Patsy Walker was originally presented in the same romance-humour vein as Millie, but the title changed by issue 122. Storylines weren’t always sappy or syrupy in the 1960s as issues of the era were explored. For example, the story No Greater Love by Al Hartley has Patsy’s boyfriend Buzz breaking off their relationship when he returned home wounded after a tour in Vietnam.
He’s ending the relationship, despite being in love with her, because he’s returning to Asia to fight a war that could very well kill him. The heartbreak continued in issue 123 where Patsy pleads with Buzz not to break up as he’s about to board a jet airliner for Vietnam. A tough topic that could apply today, just change the destination.
Among the top tier, artists whose work appeared in “girl” comics include Dan DeCarlo (who would redefine Archie and the gang), John Buscema, Jim Steranko, Al Hartley, and Ogden Whitney.

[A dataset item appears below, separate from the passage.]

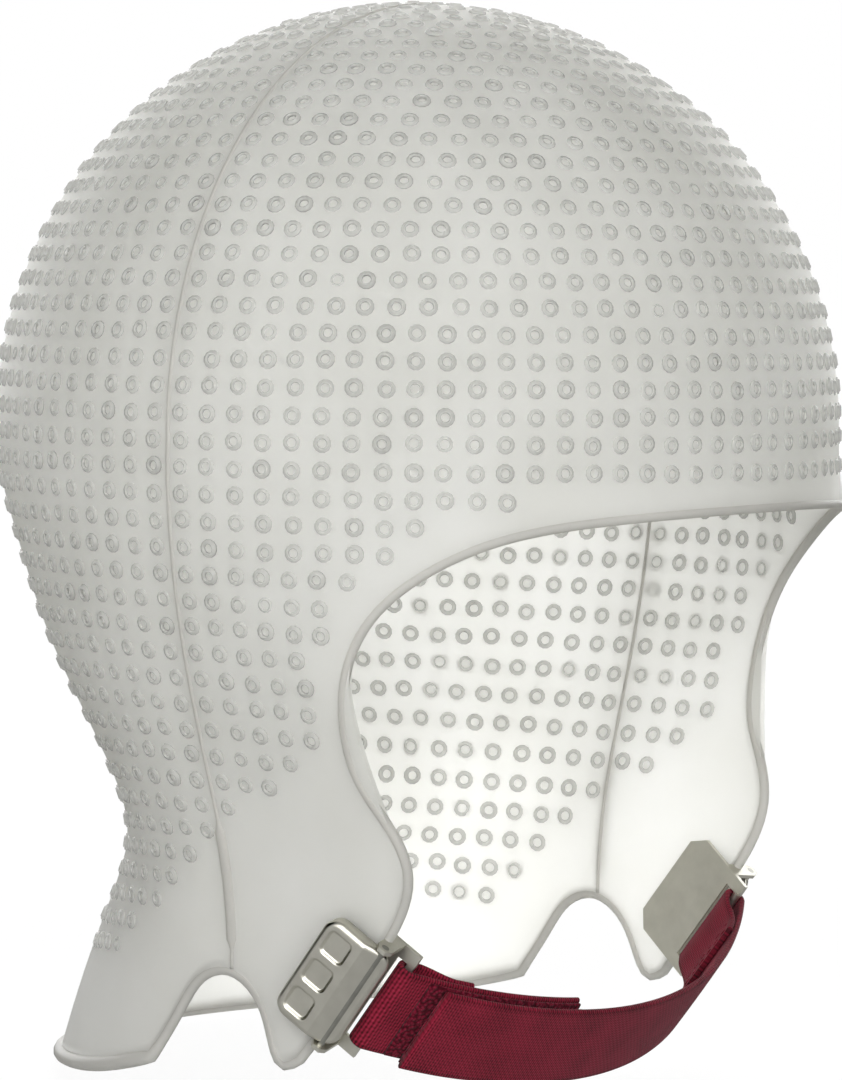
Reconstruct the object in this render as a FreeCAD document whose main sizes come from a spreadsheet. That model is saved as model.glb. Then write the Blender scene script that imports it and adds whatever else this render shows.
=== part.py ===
"""Highlighting cap with a two-piece hook-and-loop chin strap, in millimetres.

Frame: +Z up, the face looks towards -Y, the wearer's right side is -X.
Origin: centre of the head cavity, on the symmetry plane, level with the widest part of the dome.

The chin strap lies in a tilted plane, the strap plane. Its webbing bends only about its width
direction, so the strap and clip pieces are drawn in that plane and padded across it.
"""

import FreeCAD, Part
import math
import os

import Sketcher
from FreeCAD import Placement, Rotation, Vector

SIZES = {
    # dome: the upper half of an ellipsoid, a little longer in front than behind
    "dome_height": 87.5,
    "dome_half_width": 89.0,
    "dome_front": 88.5,
    "dome_back": 86.0,
    "wall": 1.5,
    # strap plane: its tilt about X, and where it crosses the symmetry plane between the clips
    "strap_tilt": 37.0,
    "strap_plane_y": -30.9,
    "strap_plane_z": -105.3,
    # clips, measured from each clip's centre on the lappet
    "clip_half_span": 66.25,
    "clip_toe_in": 12.0,
    "clip_width": 24.0,
    "clip_corner": 3.2,
    "plate_thick": 1.0,
    "plate_back": 8.0,
    "plate_front": 6.0,
    "plate_level": 2.7,
    "front_thick": 0.7,
    "front_back": 7.5,
    "front_nose": 7.0,
    "front_level": 2.1,
    "front_depth": 3.2,
    "front_bend": 1.5,
    "window_side": 5.4,
    "window_pitch": 7.2,
    "window_depth": 0.4,
    "window_centre": -3.0,
    "pin_reach": 4.6,
    "pin_level": 3.2,
    "pin_radius": 0.8,
    "pin_play": 0.06,
    "ear_thick": 0.9,
    "ear_play": 0.35,
    "ear_radius": 1.7,
    "bar_reach": 9.4,
    "bar_radius": 0.9,
    # webbing
    "strap_width": 20.0,
    "web_thick": 1.2,
    "fold_play": 0.35,
    "strap_drop": 16.5,
    "lap_gap": 3.2,
    "short_end_angle": 10.0,
    "long_end_angle": 28.0,
    "fold_tail": 15.0,
    "pile_thick": 0.8,
    "hook_thick": 0.6,
    "tape_margin": 0.6,
    "tape_start": 4.5,
    # stitches
    "stitch_length": 1.8,
    "stitch_thick": 0.5,
    "stitch_rows": 2,
    "stitch_count": 6,
    "stitch_pitch": 2.9,
    "stitch_setback": 3.0,
    "stitch_row_gap": 5.0,
}

# Horizontal sections of the cap below the dome: height, half width, length behind, length in
# front, and how square the front half is (2 is an ellipse).
SKIRT = [
    (0.0, 89.0, 86.0, 88.5, 2.0),
    (-5.0, 89.0, 85.8, 88.6, 2.0),
    (-22.0, 87.5, 80.0, 89.0, 2.2),
    (-45.0, 82.5, 70.0, 88.0, 2.7),
    (-68.0, 75.0, 55.5, 86.0, 3.4),
    (-82.0, 70.5, 51.0, 84.0, 3.6),
    (-95.0, 68.0, 57.0, 82.0, 3.6),
    (-112.0, 67.5, 67.0, 79.0, 3.6),
    (-138.0, 70.0, 77.5, 76.0, 3.6),
]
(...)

Backup features also provided a goldmine of key artists, like Basil Wolverton and Harvey Kurtzman, whose work command premiums.
That list also include John Romita Sr., who would go on to draw many superheroes including Spider-Man (and Mary Jane Watson!), Wally Wood (he of EC sci-fi and Tower Comics among much more), Marie Severin (whose covers of superhero books are among the most coveted) and Jack Kirby (who with Joe Simon invented the romance comics genre in the 1950s).
Modelling with Millie creeped into 44th spot in monthly circulation among comic titles in 1962, with about 143,400, just ahead of sister publication Patsy and Hedy with 139,800 copies, according to statistics kept by comichron.com. They were Marvel’s best selling comics that year. That year saw other so-called “girl” comics circulating hundreds of thousands of copies a month, including Betty and Veronica (302,800), Life with Archie (297,100), Sweetheart Diary (118,800) and Teen Confessions (112,400).
Superman’s Girlfriend Lois Lane is among the titles I wish I collected as a kid. It sold about 515,000 copies per month in 1961, fifth overall behind Jimmy Olsen, Superboy, Superman and the top seller Uncle Scrooge. Lois remained a top-five seller in 1969, with a monthly circulation of more than 397,000.
Mind you, when the budget was at best $2 a month in the 1960s, there were only so many 12-cents to go around. When annuals were distributed, the 25-cent books created a financial hardship where difficult decisions had to be made.
A reader recently asked where he could find a comic book spin rack. It’s a good question, and the answer could be pricy depending on the type of rack. An internet search of comic book spin or wall racks is a good place to start to look. There are modern-day reproductions — which sell for about US$350 and up — and the real things from the past, which could be rough around the edges but have the original Dell, Gold Key or Classics signages on the top, and the asking prices could creep into the thousands. There are also original wall racks that have comic company signs. A 1960s Marvel Comics version of this type of rack was recently priced at US$3,900, while a DC version had a $1,776 price tag.
If collectors are intending on using an original magazine rack to show off their collections, make sure the books on display are bagged and boarded. The wire compartments were brutal were on comics. The metal casing held the bottom half or three-quarters of a comic and customers would flick through the issues, causing fold creases somewhere along the spine. Gravity also was an enemy, as the top halves of comics would curve over the top wire if the compartments were shallow.
The wire cages in modern replicas are deeper, decreasing the possibility of a comic folding over, nevertheless, it was very difficult to find a Near Mint book sold on a spinner or wall rack, so please, use caution and protection if creating a nostalgic display.